There was a brief period after the second world war when money was readily available and new posts like the chair in European Archaeology were established. This was Keble’s first professorial chair, and it was filled with great distinction until his retirement in 1972 by Christopher Hawkes (1905-1992). Even as a schoolboy at Winchester College, Hawkes’ interest in archaeology had been encouraged by Osbert Crawford, who directed him to the study of field monuments. While a keeper at the British Museum, Hawkes established himself as the foremost authority on Iron Age studies, and engaged in fruitful collaborations with his wife Jacquetta. The reward of the Oxford chair came in 1946 at the age of just forty-one, but the status of his subject was a source of frustration. Hawkes was a firm opponent of the disciplinary boundaries, arguing in his inaugural lecture that archaeology belonged within the broader disciplinary framework of history. Oxford’s historians weaned on Stubbs’ Charters were having none of that! Hopes that a new degree in archaeology and anthropology (on which he was personally sceptical) could be established in post-war Oxford were torpedoed by those who saw it as a threat to Greats (Classics). Decisions such as these doubtless explain his slightly detached attitude towards college life, and he concentrated his energies on postgraduate studies, his endeavours culminating in the establishment of the Institute of Archaeology in 1961. He never ceased to argue for University reform, and was an eloquent witness at the Franks enquiry of 1965 where he discoursed brilliantly on the various blocking devices which stymied reform.

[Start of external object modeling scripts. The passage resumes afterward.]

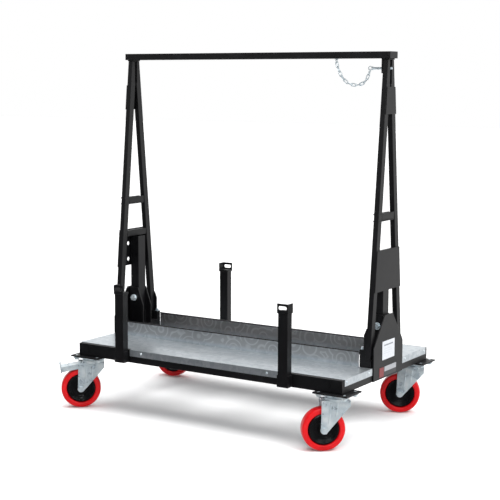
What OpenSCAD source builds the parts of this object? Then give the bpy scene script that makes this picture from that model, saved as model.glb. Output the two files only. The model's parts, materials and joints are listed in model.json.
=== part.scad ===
/* [Base frame] */
// Length of the base frame over its end rails
frame_l = 1206; // [1000:1:1400]
// Width of the base frame over its side rails
frame_w = 704; // [600:1:800]
// Height of the deck above the ground
deck_z = 269; // [260:1:290]
// Height of every base rail
rail_h = 50; // [40:1:60]
// Width of a side rail
side_rail_w = 40; // [30:1:50]
// Width of an end rail
end_rail_w = 50; // [40:1:60]
// Wall of the box sections
tube_wall = 3; // [2:0.5:4]

/* [Trays] */
// Sheet thickness of the galvanised trays
tray_t = 2; // [1.5:0.5:3]
// Height of the upright wall of a tray
tray_wall_h = 56; // [40:1:80]
// Distance from the middle to the outer face of a tray wall
tray_wall_y = 121; // [100:1:128]
// Half length of a tray wall
tray_wall_x = 547; // [500:1:547]
// Depth of the folded lip over the rails
lip_h = 26; // [15:1:35]

/* [A-frames] */
// Underside of the top bar
bar_z = 1403; // [1300:1:1500]
// Inner face of an A-frame, from the middle
frame_x = 577; // [570:1:580]
// Thickness of a leg along the trolley
leg_t = 20; // [15:1:25]
// Width of a leg across the trolley
leg_w = 28; // [24:1:34]
// Half width of an A-frame at the bar
leg_top_y = 23; // [20:1:30]
// Half width of an A-frame at the deck
leg_foot_y = 133; // [120:1:134]
// Width of the upright tube in an A-frame
mast_w = 46; // [40:1:50]

/* [Top bar] */
// Length of the top bar
bar_l = 1216; // [1180:1:1300]
// Width of the top bar
bar_w = 60; // [50:1:70]
// Height of the top bar
bar_h = 25; // [20:1:30]

/* [Posts] */
// Distance of a post from the middle
post_x = 374; // [300:1:450]
// Width of a post
post_w = 40; // [30:1:50]
// Depth of a post
post_d = 30; // [25:1:40]
// Top of a post cap above the ground
post_top = 528; // [450:1:600]

/* [Castors] */
// Wheel diameter
wheel_d = 160; // [150:1:165]
// Wheel width
wheel_w = 48; // [40:1:50]
// Swivel axis from the middle, along the trolley
castor_x = 562; // [540:1:570]
// Swivel axis from the middle, across the trolley
castor_y = 315; // [300:1:315]
// Offset of the wheel axle behind the swivel axis
trail = 50; // [40:1:60]

/* [Hidden] */

$fn = 48;
SATIN_BLACK = [0.10, 0.10, 0.11];
GALVANISED = [0.72, 0.75, 0.77];
ZINC = [0.78, 0.80, 0.82];
RED = [0.86, 0.08, 0.10];
HUB_BLACK = [0.07, 0.07, 0.08];

half_l = frame_l / 2;
half_w = frame_w / 2;
rail_bottom = deck_z - rail_h;
leg_bottom = deck_z + 32;
plate_t = 5;
lip_x = post_x - post_w / 2 - 9;
clamp_r = 8;
leg_slope = (leg_foot_y - leg_top_y) / (bar_z - deck_z);

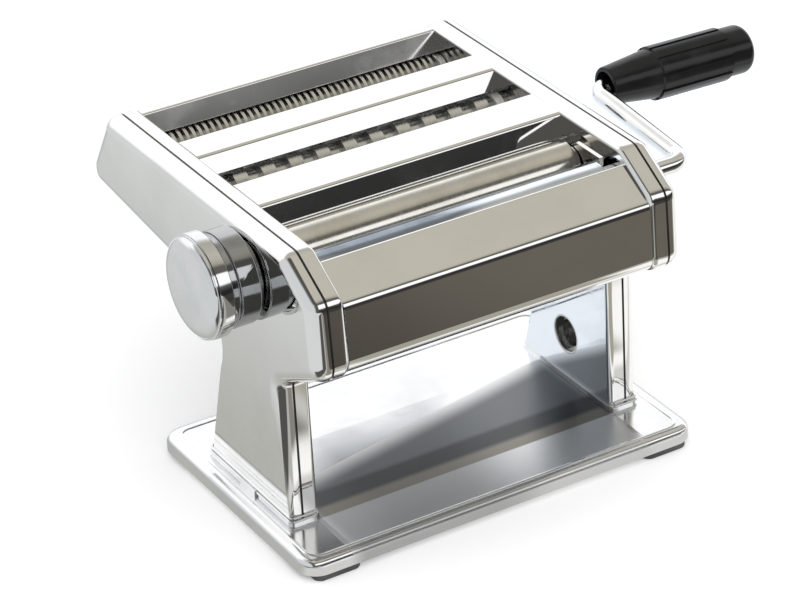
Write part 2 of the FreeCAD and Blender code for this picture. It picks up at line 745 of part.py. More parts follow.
def front_cover():
    """Rolled lip, slanted panel, upright panel and the wrap under the chin."""
    chin = cheek_outline(COVER_INSET)[8]
    crook = cheek_outline(COVER_INSET)[9]
    run = math.hypot(crook[0] - chin[0], crook[1] - chin[1])
    wrap_end = [chin[axis] + (crook[axis] - chin[axis]) * CHIN_WRAP / run for axis in (0, 1)]
    path = [
        (LIP_Y + LIP_LEAN, LIP_Z - LIP_DROP, 0),
        (LIP_Y + LIP_LEAN / 2, LIP_Z, LIP_R),
        (COVER_KNEE_Y, COVER_KNEE_Z, COVER_KNEE_R),
        chin,
        (wrap_end[0], wrap_end[1], 0),
    ]
    return sheet_x(path, PANEL_SHEET, -PLATE_X, PLATE_X)


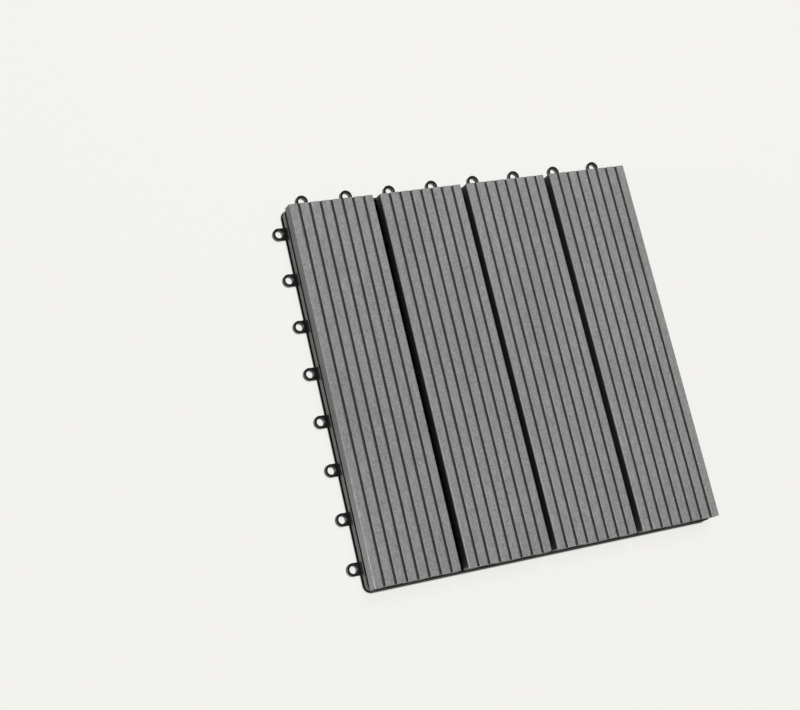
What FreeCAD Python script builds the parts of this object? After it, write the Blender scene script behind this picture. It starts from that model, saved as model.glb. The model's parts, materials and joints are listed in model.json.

Hawkes’ successors in the Chair which has remained with Keble have been equally distinguished. Sir Barry Cunliffe (b.1939) made his name in the excavations at Fishbourne Roman Palace, but became an authority on the Iron Age through work on the Danebury hillfort. Author of a host of books, the recent Europe Between the Oceans 9000BC – AD 1000 (2007) has been particularly well received, as a fascinating account of the interaction between man and the environment over a vast sweep of time. Also thinking big questions over a long time span is his successor (since 2006), Chris Gosden, who in particularly interested in the relationship between man and the material world with particular attention to the history of creativity.

A number of postgraduates had passed through Keble’s doors studying masters’ or diplomas in archaeology or anthropology and some have gone into distinguished positions in the field. It was only in 1991 with the establishment of the honour school that undergraduates came to read the subject, but Keble soon established itself as the college of first choice in the subject, thanks primarily to the pull of Barry Cunliffe as a big name. This was in spite of the fact that for most of the 1990s the College had no tutorial fellow in the subject. This was remedied with the appointment of the Aegean archaeologist, John Bennet in 1998, followed on his move to a Chair at Sheffield, by Lisa Bendall, the Sinclair and Rachel Hood Fellow, who arrived in 2004. The subject has also been served by some notable research fellows in recent years, including Paul Petitt, Nellie Phoca-Cosmetatou, and Lambros Malafouris.